Zaten AB’nin desteğiyle Aleviler adına Avrupa’da fink atanların başka işi gücü yok! Onlar Türk Toplumunun etnik ve dini kökenlerini kaşıyarak yaşıyorlar. Alevileri öyle bir tehlikenin içine düşürmeye çalışıyorlar ki, insan bu kadarı da olmaz demek zorunda kalıyor! Alevilerin yaşadığı ülkeler için önerdikleri şeye bir bakar mısınız? “Alevi dünyası içerisinde, Türkiye, Suriye, Lübnan ve Kürdistan’daki Alevilere yönelmiş tehditler için de kafa yoran bir hareket var edilmelidir.” yoruma yer bırakmayacak kadar her şey açık seçik.

Yinede şunu vurgulamakta yarar görüyoruz; yukarıda istenen birliğin gerçekleşmeyeceğini biliyoruz. Olmayacak bir şeyi önerenleri önemsediğimizden değil, onları verdikleri zarardan ötürü dikkate alıyoruz.
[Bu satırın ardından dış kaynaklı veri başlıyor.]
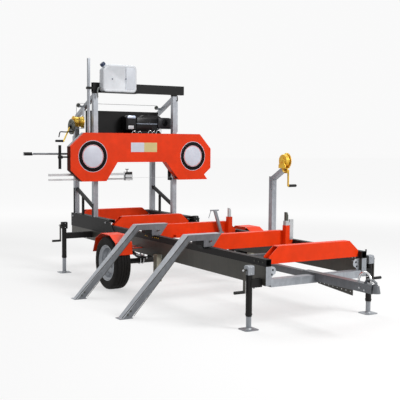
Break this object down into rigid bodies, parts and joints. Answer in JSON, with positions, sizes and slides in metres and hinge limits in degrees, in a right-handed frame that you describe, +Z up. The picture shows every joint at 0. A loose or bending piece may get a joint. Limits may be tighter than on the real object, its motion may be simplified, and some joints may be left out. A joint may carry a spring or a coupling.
{
  "type": "portable sawmill",
  "caption": "Trailer band sawmill: long bed with bunks, jacks and ramps, and a housed band saw head that lifts on a rolling carriage.",
  "frame": {"origin": "on the ground, under the middle of the whole machine's extent", "axes": "+X across the bed towards the log winch, +Y along the bed away from the hitch, +Z up"},
  "size_m": [2.6242, 5.2006, 2.66],
  "materials": {
    "orange_paint": "gloss",
    "galvanised": "satin",
    "black_paint": "satin",
    "yellow_paint": "gloss",
    "tyre": "matte",
    "white_plastic": "satin",
    "steel": "satin",
    "engine": "satin",
    "belt": "matte"
  },
  "bodies": {
    "bed": {"left_beam": "galvanised", "right_beam": "galvanised", "left_rail": "black_paint", "right_rail": "black_paint", "bunk_1": "orange_paint", "bunk_2": "orange_paint", "bunk_3": "orange_paint", "bunk_4": "orange_paint", "bunk_5": "orange_paint", "front_cross_tube": "galvanised", "inner_drawbar": "galvanised", "axle": "black_paint", "left_mudguard": "orange_paint", "right_mudguard": "orange_paint", "front_ramp": "galvanised", "rear_ramp": "galvanised", "log_winch_post": "galvanised", "front_left_jack": "black_paint", "front_right_jack": "black_paint", "rear_left_jack": "black_paint", "rear_right_jack": "black_paint"},
    "drawbar": {"drawbar_sleeve": "galvanised"},
    "carriage": {"left_sole": "black_paint", "right_sole": "black_paint", "left_post_frame": "galvanised", "right_post_frame": "galvanised", "top_beam": "black_paint", "water_tank": "white_plastic", "lift_cable": "steel"},
    "head": {"head_frame": "black_paint", "front_cover": "orange_paint", "engine": "engine", "saw_blade": "steel", "drive_belt": "belt"},
    "left_road_wheel": {"left_road_wheel": "tyre"},
    "right_road_wheel": {"right_road_wheel": "tyre"},
    "log_winch_drum": {"log_winch_drum": "yellow_paint"},
    "log_winch_crank": {"log_winch_crank": "yellow_paint"},
    "front_log_stop": {"front_log_stop": "steel"},
    "rear_log_stop": {"rear_log_stop": "steel"},
    "log_clamp": {"log_clamp": "steel"},
    "lift_drum": {"lift_drum": "yellow_paint"},
    "lift_crank": {"lift_crank": "steel"},
    "drive_wheel": {"drive_wheel": "steel"},
    "idler_slide": {"idler_slide": "steel"},
    "idler_wheel": {"idler_wheel": "steel"},
    "tension_handle": {"tension_handle": "black_paint"},
    "guide_arm": {"guide_arm": "steel"},
    "front_left_jack_leg": {"front_left_jack_leg": "galvanised"},
    "front_left_jack_crank": {"front_left_jack_crank": "galvanised"},
    "left_front_roller": {"left_front_roller": "steel"},
    "front_right_jack_leg": {"front_right_jack_leg": "galvanised"},
    "front_right_jack_crank": {"front_right_jack_crank": "galvanised"},
    "right_front_roller": {"right_front_roller": "steel"},
    "rear_left_jack_leg": {"rear_left_jack_leg": "galvanised"},
    "rear_left_jack_crank": {"rear_left_jack_crank": "galvanised"},
    "left_rear_roller": {"left_rear_roller": "steel"},
    "rear_right_jack_leg": {"rear_right_jack_leg": "galvanised"},
    "rear_right_jack_crank": {"rear_right_jack_crank": "galvanised"},
    "right_rear_roller": {"right_rear_roller": "steel"}
  },
  "joints": [
    {"name": "carriage_travel", "type": "slide", "parent": "bed", "child": "carriage", "axis": [0, 1, 0], "range_m": [-0.8, 0.02]},
    {"name": "head_lift", "type": "slide", "parent": "carriage", "child": "head", "axis": [0, 0, 1], "range_m": [-0.38, 0.03]},
    {"name": "left_front_roller_spin", "type": "hinge", "parent": "carriage", "child": "left_front_roller", "pos_m": [-0.3489, 1.49525, 0.6493], "axis": [1, 0, 0], "range_deg": [-60, 1660]},
    {"name": "left_rear_roller_spin", "type": "hinge", "parent": "carriage", "child": "left_rear_roller", "pos_m": [-0.3489, 2.51525, 0.6493], "axis": [1, 0, 0], "range_deg": [-60, 1660]},
    {"name": "right_front_roller_spin", "type": "hinge", "parent": "carriage", "child": "right_front_roller", "pos_m": [0.7611, 1.49525, 0.6493], "axis": [1, 0, 0], "range_deg": [-60, 1660]},
    {"name": "right_rear_roller_spin", "type": "hinge", "parent": "carriage", "child": "right_rear_roller", "pos_m": [0.7611, 2.51525, 0.6493], "axis": [1, 0, 0], "range_deg": [-60, 1660]},
    {"name": "lift_drum_turn", "type": "hinge", "parent": "carriage", "child": "lift_drum", "pos_m": [-0.4539, 2.18525, 1.88], "axis": [1, 0, 0], "range_deg": [-60, 540]},
    {"name": "lift_crank_turn", "type": "hinge", "parent": "carriage", "child": "lift_crank", "pos_m": [-0.5539, 2.18525, 1.81655], "axis": [1, 0, 0], "range_deg": [-1500, 160]},
    {"name": "drive_spin", "type": "hinge", "parent": "head", "child": "drive_wheel", "pos_m": [0.9791, 1.79525, 1.44], "axis": [0, 1, 0], "continuous": true},
    {"name": "tension_travel", "type": "slide", "parent": "head", "child": "idler_slide", "axis": [1, 0, 0], "range_m": [0, 0.012]},
    {"name": "idler_spin", "type": "hinge", "parent": "idler_slide", "child": "idler_wheel", "pos_m": [-0.4509, 1.77925, 1.44], "axis": [0, 1, 0], "continuous": true},
    {"name": "tension_turn", "type": "hinge", "parent": "head", "child": "tension_handle", "pos_m": [-0.8519, 1.81495, 1.44], "axis": [1, 0, 0], "range_deg": [0, 360]},
    {"name": "guide_arm_travel", "type": "slide", "parent": "head", "child": "guide_arm", "axis": [1, 0, 0], "range_m": [-0.2, 0.3]},
    {"name": "left_wheel_spin", "type": "hinge", "parent": "bed", "child": "left_road_wheel", "pos_m": [-0.6939, 0.64025, 0.295], "axis": [1, 0, 0], "continuous": true},
    {"name": "front_left_jack_turn", "type": "hinge", "parent": "bed", "child": "front_left_jack_crank", "pos_m": [-0.5239, -1.72475, 0.5265], "axis": [1, 0, 0], "range_deg": [-1080, 1080]},
    {"name": "front_left_jack_travel", "type": "slide", "parent": "bed", "child": "front_left_jack_leg", "axis": [0, 0, 1], "range_m": [-0.1, 0.1]},
    {"name": "rear_left_jack_turn", "type": "hinge", "parent": "bed", "child": "rear_left_jack_crank", "pos_m": [-0.7739, 1.95525, 0.5915], "axis": [1, 0, 0], "range_deg": [-1080, 1080]},
    {"name": "rear_left_jack_travel", "type": "slide", "parent": "bed", "child": "rear_left_jack_leg", "axis": [0, 0, 1], "range_m": [-0.1, 0.1]},
    {"name": "right_wheel_spin", "type": "hinge", "parent": "bed", "child": "right_road_wheel", "pos_m": [1.1061, 0.64025, 0.295], "axis": [1, 0, 0], "continuous": true},
    {"name": "front_right_jack_turn", "type": "hinge", "parent": "bed", "child": "front_right_jack_crank", "pos_m": [0.9361, -1.72475, 0.5265], "axis": [1, 0, 0], "range_deg": [-1080, 1080]},
    {"name": "front_right_jack_travel", "type": "slide", "parent": "bed", "child": "front_right_jack_leg", "axis": [0, 0, 1], "range_m": [-0.1, 0.1]},
    {"name": "rear_right_jack_turn", "type": "hinge", "parent": "bed", "child": "rear_right_jack_crank", "pos_m": [1.1861, 1.95525, 0.5915], "axis": [1, 0, 0], "range_deg": [-1080, 1080]},
    {"name": "rear_right_jack_travel", "type": "slide", "parent": "bed", "child": "rear_right_jack_leg", "axis": [0, 0, 1], "range_m": [-0.1, 0.1]},
    {"name": "log_winch_turn", "type": "hinge", "parent": "bed", "child": "log_winch_drum", "pos_m": [0.8211, -0.46475, 1.44], "axis": [1, 0, 0], "continuous": true},
    {"name": "log_winch_crank_turn", "type": "hinge", "parent": "bed", "child": "log_winch_crank", "pos_m": [0.8561, -0.46475, 1.33455], "axis": [1, 0, 0], "continuous": true},
    {"name": "front_log_stop_travel", "type": "slide", "parent": "bed", "child": "front_log_stop", "axis": [0, 0, 1], "range_m": [0, 0.1]},
    {"name": "rear_log_stop_travel", "type": "slide", "parent": "bed", "child": "rear_log_stop", "axis": [0, 0, 1], "range_m": [-0.14, 0]},
    {"name": "log_clamp_travel", "type": "slide", "parent": "bed", "child": "log_clamp", "axis": [1, 0, 0], "range_m": [-0.5, 0.015]},
    {"name": "drawbar_travel", "type": "slide", "parent": "bed", "child": "drawbar", "axis": [0, 1, 0], "range_m": [-0.4, 0]}
  ],
  "couplings": [
    {"joint": "left_front_roller_spin", "follows": "carriage_travel", "rad_per_m": -35.714},
    {"joint": "left_rear_roller_spin", "follows": "carriage_travel", "rad_per_m": -35.714},
    {"joint": "right_front_roller_spin", "follows": "carriage_travel", "rad_per_m": -35.714},
    {"joint": "right_rear_roller_spin", "follows": "carriage_travel", "rad_per_m": -35.714},
    {"joint": "lift_drum_turn", "follows": "head_lift", "rad_per_m": -23.1},
    {"joint": "lift_crank_turn", "follows": "head_lift", "rad_per_m": 67.375},
    {"joint": "idler_spin", "follows": "drive_spin", "ratio": 1},
    {"joint": "tension_travel", "follows": "tension_turn", "m_per_rad": 0.0019},
    {"joint": "front_left_jack_travel", "follows": "front_left_jack_turn", "m_per_rad": 0.0053},
    {"joint": "rear_left_jack_travel", "follows": "rear_left_jack_turn", "m_per_rad": 0.0053},
    {"joint": "front_right_jack_travel", "follows": "front_right_jack_turn", "m_per_rad": 0.0053},
    {"joint": "rear_right_jack_travel", "follows": "rear_right_jack_turn", "m_per_rad": 0.0053},
    {"joint": "log_winch_crank_turn", "follows": "log_winch_turn", "ratio": -3.75}
  ]
}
Somut konuşalım, Balkanlarda yaşayan Bektaşileri birleştiremeyenler, diğer ülkelerde ki Alevileri nasıl birleştirecekler? Türkiye ve Suriye Alevilerini tek bir çatı altında birleştirmek mümkün müdür? Lübnan’da yaşayan Alevilerle Türkiye Alevilerini birleştirmek mümkün müdür? Kesinlikle mümkün değildir ve olmayacaktır. Çünkü adı anılan ülkelerde yaşayanlar arasında ki farklılaşmalar bilinenden de fazla. Ne olacaktır; Aleviler birlikte yaşadıkları insanlarla vatanlarını ortaklaşa paylaşacaklardır.

SONUÇ

“Dünya Aleviler Birliği” adı altında bölge devletlerini bölmeyi hedefleyenlerin hevesleri kursaklarında kalacak. ABD emperyalizmi yenildi ve kuklaları da bu yenilgiden paylarına düşeni alıyorlar.
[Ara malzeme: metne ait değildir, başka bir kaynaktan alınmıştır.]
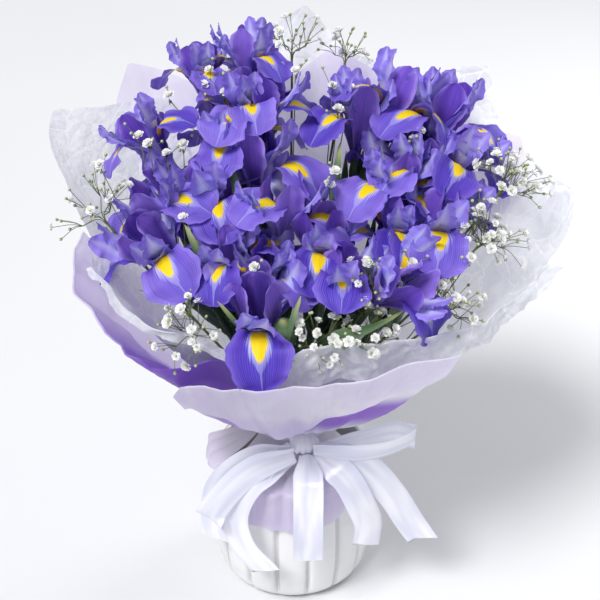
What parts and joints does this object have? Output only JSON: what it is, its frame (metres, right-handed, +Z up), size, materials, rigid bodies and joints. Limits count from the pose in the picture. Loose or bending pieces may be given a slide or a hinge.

“Dünya Aleviler birliği” hayal olmaktan öteye gitmeyecektir. Alevilerimizi de hayallerle uğraştırmaya hiç kimsenin hakkı yoktur.

24 Temmuz 2015 tarihinde başlayan Vatan Savaşı ABD’nin kara gücü PKK/HDP’yi hendeklere gömdü. 25 Eylül’de ABD/İsrail yapımı referandum tuzla buz oldu. Irak devleti başını kaldırıyor ve direniyor. Suriye ABD/İsrail’e kök söktürüyor ve onun yanaşması olan PYD/YPG’ye de sıra gelecek. Suriye er veya geç PYD/YPG’yi hendeklere gömecek. Bu koşullar içinde karşı devrimci rol oynayanları hendekler bekliyor.

Anadolu Alevilerini, Sünni kardeşleriyle karşı karşıya getirmek isteyen güçleri Türkiye halkı iyi tanıyor. Alevilerimizi kendi içinde bölünmeye götürecek önermeleri yapanları da Alevilerimiz iyi tanıyor. O nedenle Alevilerimizin üzerinde ki düşman pençelerini kırılması ve onları da hendeklere gömmenin zamanı geldi.